### RECORDED INFORMATION
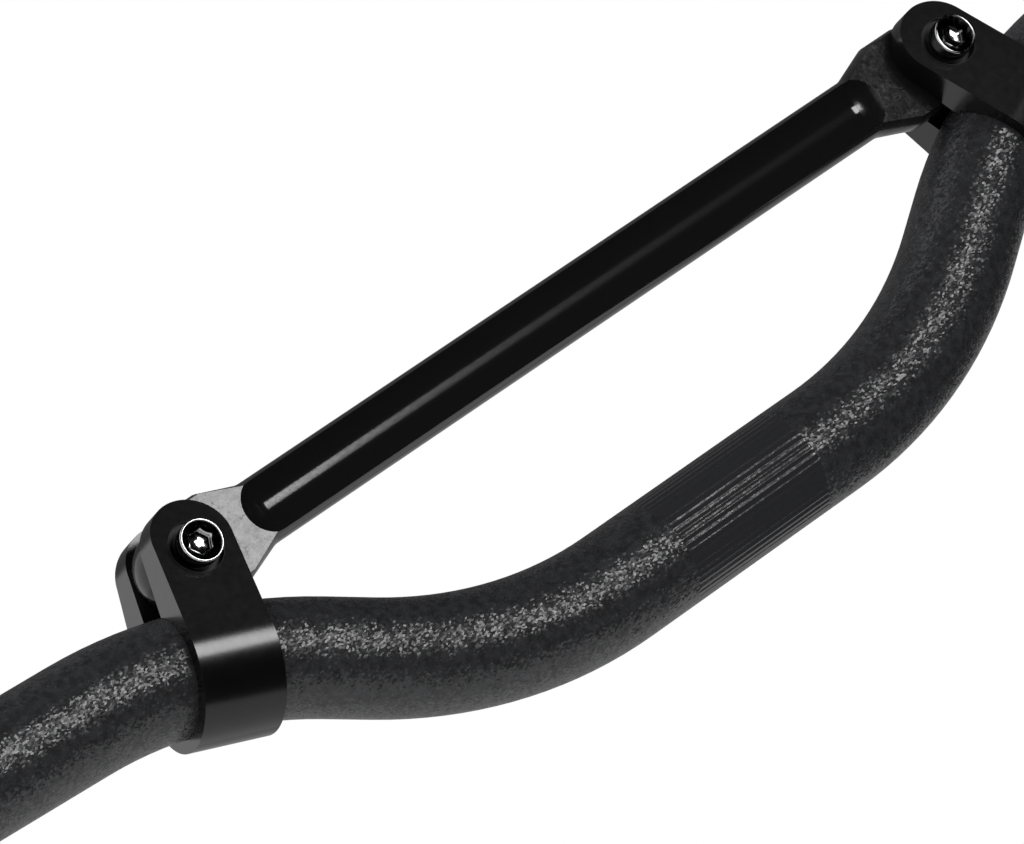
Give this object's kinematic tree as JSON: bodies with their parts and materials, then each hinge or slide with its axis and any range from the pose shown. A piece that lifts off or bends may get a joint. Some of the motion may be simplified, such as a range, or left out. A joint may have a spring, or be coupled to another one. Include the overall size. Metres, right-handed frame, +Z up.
{
  "type": "bicycle riser handlebar with bolted crossbar",
  "caption": "Bent riser handlebar tube for downhill riding, braced by a fluted crossbar bolted between split clamps on its shoulders.",
  "frame": {"origin": "middle of the stem clamping zone, on the tube's axis", "axes": "+X along the bar towards the end seen on the right of the picture, +Z up along the rise, -Y the side that the screw heads face"},
  "size_m": [0.7812, 0.0283, 0.0717],
  "materials": {
    "bar_coat": "textured black coat on aluminium, faintly sparkling",
    "clamp_black": "satin black anodised",
    "brace_black": "gloss black anodised, with milled flats",
    "screw_steel": "bright plated"
  },
  "bodies": {
    "root": {"riser_bar": "bar_coat", "crossbar": "brace_black", "clamp_left": "clamp_black", "clamp_right": "clamp_black", "screw_left": "screw_steel", "screw_right": "screw_steel"}
  },
  "joints": []
}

### TASK DESCRIPTION
Set down every line of the listing above again, exactly as given.

### RESULT OF THE EXERCISE
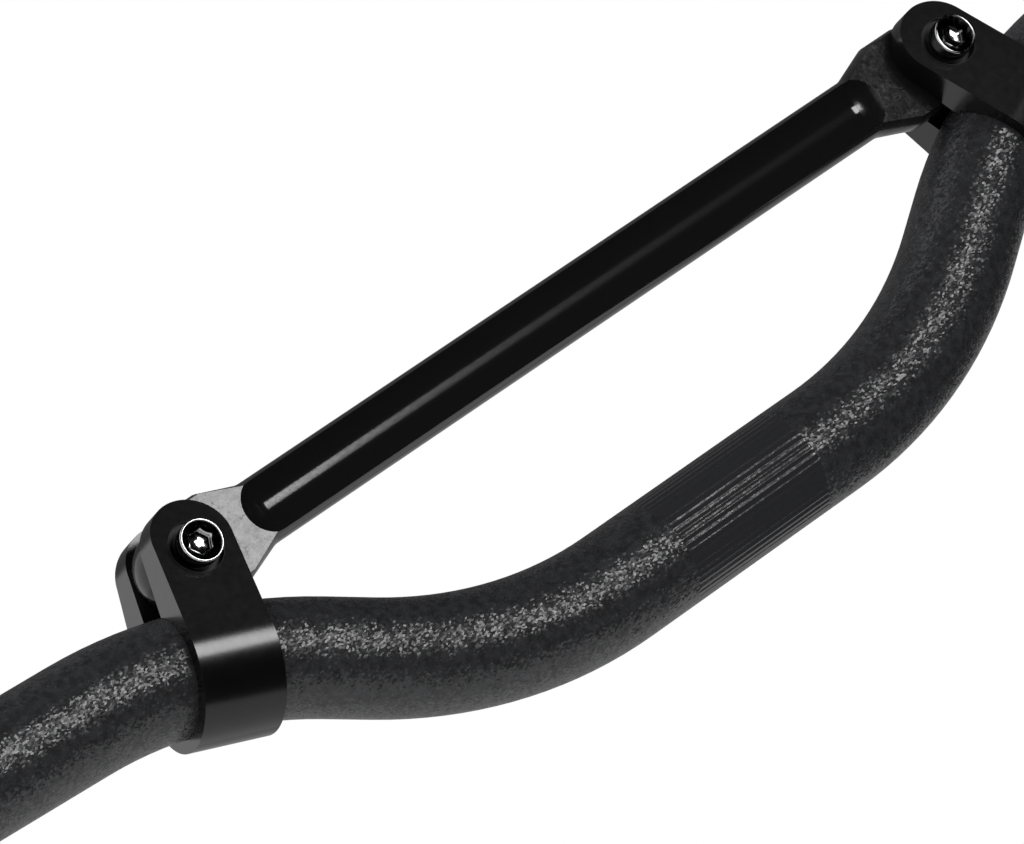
Give this object's kinematic tree as JSON: bodies with their parts and materials, then each hinge or slide with its axis and any range from the pose shown. A piece that lifts off or bends may get a joint. Some of the motion may be simplified, such as a range, or left out. A joint may have a spring, or be coupled to another one. Include the overall size. Metres, right-handed frame, +Z up.
{
  "type": "bicycle riser handlebar with bolted crossbar",
  "caption": "Bent riser handlebar tube for downhill riding, braced by a fluted crossbar bolted between split clamps on its shoulders.",
  "frame": {"origin": "middle of the stem clamping zone, on the tube's axis", "axes": "+X along the bar towards the end seen on the right of the picture, +Z up along the rise, -Y the side that the screw heads face"},
  "size_m": [0.7812, 0.0283, 0.0717],
  "materials": {
    "bar_coat": "textured black coat on aluminium, faintly sparkling",
    "clamp_black": "satin black anodised",
    "brace_black": "gloss black anodised, with milled flats",
    "screw_steel": "bright plated"
  },
  "bodies": {
    "root": {"riser_bar": "bar_coat", "crossbar": "brace_black", "clamp_left": "clamp_black", "clamp_right": "clamp_black", "screw_left": "screw_steel", "screw_right": "screw_steel"}
  },
  "joints": []
}